Ya llevo más de quince años en esta pasión de la escritura. No sé si eso es veteranía, pero es algo. He construido un entorno de frases y epítetos, en donde se le rinde culto al tecleo digno y se busca generar cierta tasa de conspicuidad verbal.
En tiempos últimos, he explorado nuevos servicios para MEMO que no estén únicamente ligados a la palabra escrita, sino también a la expresión hablada –talleres, entrevistas públicas, etcétera– como un modo de expandir mis posibilidades laborales.

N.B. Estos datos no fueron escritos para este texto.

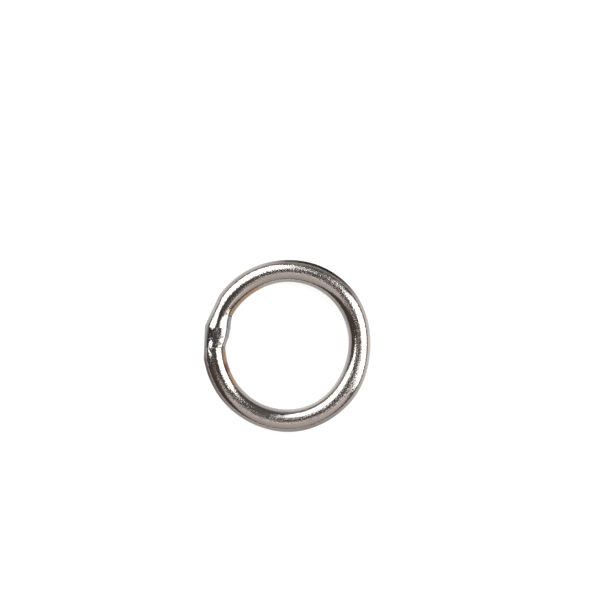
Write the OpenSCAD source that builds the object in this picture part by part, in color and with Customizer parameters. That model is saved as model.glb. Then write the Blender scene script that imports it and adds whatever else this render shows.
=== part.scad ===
// Split key ring: one spring wire coiled into two D-section turns that lie
// back to back, with a cranked crossover between them and two free ends.
// Z is the ring's axis and z = 0 the plane where the turns meet. The front
// turn is above it. The crossover is centred on -X. Turning the ring half a
// turn about X brings it back onto itself, so the back is made from the front.

/* [Ring] */
// Outside size along Y, the long axis of the slightly oval ring
outside_long = 25.3; // [22:0.1:32]
// Outside size along X, through the crossover
outside_short = 24.65; // [21.6:0.05:32]

/* [Wire] */
// Width of a turn, seen along the ring's axis
wire_w = 3.3; // [2.4:0.05:4]
// Height of one turn, from its flat inner face to its worn crest
turn_h = 1.62; // [1.1:0.01:1.9]
// Free gap between the two closed turns
turn_gap = 0.04; // [0.02:0.01:0.1]
// Edge break along both edges of a turn's flat face
edge_break = 0.16; // [0.08:0.01:0.3]

/* [Crossover] */
// Angle that the crossover takes, about the centre of the arc it lies on
crossover_angle = 28.4; // [24:0.2:40]
// Share of the crossover at which its two flats meet and the step down begins
crease = 0.5; // [0.4:0.01:0.6]
// Height of the crossover's low end above the mating plane. The cut end beside
// it stands higher, by the difference from a turn's own crest.
low_h = 1.34; // [0.8:0.01:1.5]
// Height of its widest line there, on the other side of that plane
belt_h = 0.2; // [0:0.01:0.4]
// How far the crossover bulges into the ring
bulge = 0.48; // [0.1:0.01:0.6]
// Share of the crossover at which the bulge starts
bulge_from = 0.06; // [0.02:0.01:0.15]
// Share of the crossover at which it has its full depth
bulge_full = 0.38; // [0.25:0.01:0.5]
// Free gap between a cut end and the crossover
end_gap = 0.12; // [0.08:0.01:0.3]

/* [Hidden] */

steel = "#c9c6c2";
warm_steel = "#bdb6ad";
tinted_steel = "#b7a48c";

// The mid-line of a turn is an oval of four arcs that meet at 45 degrees
corner = 45;
mid_long = (outside_long - wire_w) / 2;
mid_short = (outside_short - wire_w) / 2;
offset_c = (mid_long - mid_short) / (2 - sqrt(2));
end_r = mid_long - offset_c;
side_r = mid_short + offset_c;

half_cross = crossover_angle / 2;
gap_angle = end_gap / side_r * 180 / PI;

wire_r = wire_w / 2;
// Cutting shapes reach past the wire by this much
clear = 1;

// Crossover sweep: rings along it, points round each ring
rings = 36;
ring_points = 32;

// One turn's section: a half round with a worn crest and a flat, broken-edged
// inner face, drawn at its place above the mating plane
module section() {
    base = turn_gap / 2;
    intersection() {
        circle(r = wire_r, $fn = 64);
        polygon([
            [-wire_r + edge_break, base],
            [wire_r - edge_break, base],
            [wire_r + clear, base + edge_break + clear],
            [wire_r + clear, base + turn_h],
            [-wire_r - clear, base + turn_h],
            [-wire_r - clear, base + edge_break + clear]
        ]);
    }
}

// A stretch of the front turn on one arc, from angle a to angle b about centre
module stretch(centre, radius, a, b) {
    translate(centre)
        rotate_extrude(angle = b - a, start = a, $fn = 180)
            translate([radius, 0]) section();
}

// The front turn from +X round by +Y to an angle short of -X
module front_half(last) {
    stretch([-offset_c, 0], side_r, 0, corner);
    stretch([0, offset_c], end_r, corner, 180 - corner);
    stretch([offset_c, 0], side_r, 180 - corner, last);
}

// Share of the way from a to b, from 0 to 1
function ramp(value, a, b) = min(1, max(0, (value - a) / (b - a)));

// Crest height above the mating plane at share f of the crossover. Below the
// plane the crossover has the same shape, run from its other end.
function crest(f) =
    let (high = turn_h + turn_gap / 2)
    high + (low_h - high) * ramp(f, crease, 1);

// Height of the widest line at share f
function belt(f) = belt_h * cos(180 * f);

// Radii of the crossover's outer and inner edge at share f. The outside is two
// flats, which meet at the crease.
function outer_edge(f) =
    let (
        flat = f < crease ? [0, crease] : [crease, 1],
        half_flat = crossover_angle * (flat[1] - flat[0]) / 2,
        from_middle = crossover_angle * (f - (flat[0] + flat[1]) / 2)
    )
    (side_r + wire_r) * cos(half_flat) / cos(from_middle);
function inner_edge(f) =
    side_r - wire_r - bulge * ramp(min(f, 1 - f), bulge_from, bulge_full);

// A ring of points round the crossover's section at share f
function cross_ring(f) =
    let (
        angle = 180 - half_cross + crossover_angle * f,
        mid = (outer_edge(f) + inner_edge(f)) / 2,
        half = (outer_edge(f) - inner_edge(f)) / 2
    )
    [for (i = [0:ring_points - 1])
        let (
            t = 360 * i / ring_points,
            reach = mid + half * cos(t),
            above = (crest(f) - belt(f)) * max(0, sin(t)),
            below = (crest(1 - f) + belt(f)) * min(0, sin(t))
        )
        [offset_c + reach * cos(angle), reach * sin(angle), belt(f) + above + below]];

module crossover() {
    points = [for (k = [0:rings]) each cross_ring(k / rings)];
    walls = [for (k = [0:rings - 1], i = [0:ring_points - 1])
        let (
            next = (i + 1) % ring_points,
            here = k * ring_points,
            there = here + ring_points
        )
        [here + i, there + i, there + next, here + next]];
    first = [for (i = [0:ring_points - 1]) i];
    last = [for (i = [ring_points - 1:-1:0]) rings * ring_points + i];
    color(tinted_steel)
        polyhedron(points = points, faces = concat(walls, [first, last]), convexity = 4);
}

// The front turn beside the crossover's high end, part of the ring that holds still
module front_fixed_half() {
    color(steel) front_half(180 - half_cross);
}

// The front turn that ends in a cut end and springs away from the back turn
module front_free_half() {
    color(warm_steel)
        mirror([0, 1, 0]) front_half(180 - half_cross - gap_angle);
}

module back_fixed_half() {
    color(steel)
        rotate([180, 0, 0]) front_half(180 - half_cross);
}

module back_free_half() {
    color(warm_steel)
        rotate([180, 0, 0])
            mirror([0, 1, 0]) front_half(180 - half_cross - gap_angle);
}

front_fixed_half();
front_free_half();
crossover();
back_fixed_half();
back_free_half();
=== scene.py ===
# Split key ring: polished spring wire coiled back to back, lying on a white table,
# seen from straight above.
import math

import bmesh
import bpy
import numpy as np
from mathutils import Matrix, Vector
from mathutils.bvhtree import BVHTree


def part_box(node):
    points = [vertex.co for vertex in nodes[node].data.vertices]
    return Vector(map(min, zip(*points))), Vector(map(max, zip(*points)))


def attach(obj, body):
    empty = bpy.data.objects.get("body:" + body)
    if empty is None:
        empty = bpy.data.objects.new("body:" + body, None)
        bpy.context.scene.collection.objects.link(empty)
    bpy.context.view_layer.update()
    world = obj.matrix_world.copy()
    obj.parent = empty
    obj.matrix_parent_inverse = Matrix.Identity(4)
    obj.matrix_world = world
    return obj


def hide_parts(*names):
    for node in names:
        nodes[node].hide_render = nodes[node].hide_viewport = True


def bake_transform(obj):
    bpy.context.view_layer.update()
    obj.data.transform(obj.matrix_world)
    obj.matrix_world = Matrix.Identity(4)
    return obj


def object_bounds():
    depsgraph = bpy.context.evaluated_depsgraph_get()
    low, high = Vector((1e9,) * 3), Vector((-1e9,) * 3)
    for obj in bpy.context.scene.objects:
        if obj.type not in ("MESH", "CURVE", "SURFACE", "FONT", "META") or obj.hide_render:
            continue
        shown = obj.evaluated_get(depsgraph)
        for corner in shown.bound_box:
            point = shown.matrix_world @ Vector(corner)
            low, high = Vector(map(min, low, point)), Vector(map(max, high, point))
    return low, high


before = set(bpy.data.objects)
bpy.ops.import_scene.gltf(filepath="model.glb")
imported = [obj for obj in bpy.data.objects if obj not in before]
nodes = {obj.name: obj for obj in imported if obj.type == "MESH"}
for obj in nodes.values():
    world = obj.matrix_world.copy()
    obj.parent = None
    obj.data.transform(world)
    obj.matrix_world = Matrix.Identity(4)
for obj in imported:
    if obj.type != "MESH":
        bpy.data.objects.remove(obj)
cadBounds = [list(corner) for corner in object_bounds()]
scene = bpy.context.scene
mm = 0.001
print("frame loaded:", ", ".join(sorted(nodes)))

# points seen in the photograph, 600 x 600
photoSize = 600
edgePoints = {"left": 203.9, "right": 370.4, "top": 260.1, "bottom": 431.8}
imagePoints = {
    "highLineRidge": (223.5, 311.6),
    "highLineInner": (231.2, 317.6),
    "creaseOuter": (205.7, 325.3),
    "creaseTip": (213.2, 330.5),
    "bulgeInner": (229.6, 332.5),
    "cutLineRidge": (215.8, 347.2),
    "cutLineInner": (224.8, 346.6),
    "facetStart": (211.0, 340.5),
    "facetUpper": (210.3, 345.4),
    "facetMiddle": (210.8, 354.3),
    "facetEnd": (211.7, 360.2),
}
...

Lo cuál está todo bien, pero si he de ser completamente honesto conmigo, debo decir que en el fondo me siento antes que nada un escritor, y que lo mío es la escritura. Me gusta la soledad de una laptop. Me gusta el silencio todo y la nula compañía. Es una vida gris y espléndida, escasa y genial. Un diácono de la cuartilla, es lo que soy. Mis proporciones son las proporciones de una página en blanco. Mis incordios se reducen al asunto misterioso y privado de la puntuación. Me gusta el anonimato y vida silenciosa de las frases. Hay a veces una egolatría en lo que se escribe, está bien, pero nunca en el escribir mismo. El oficio de escribir es de hecho modesto, artesanal, un flaco oficio, como ser tapicero. Especialmente, cuando lo que se escribe no son grandes novelas, sino trabajos por encargo para compañías y nada más.
No sé si ahora sea el momento, pero en el futuro es posible que vuelva a reorientarme por completo a la palabra escrita. Más que encerrarme en un torre a escribir, es la escritura misma mi torre.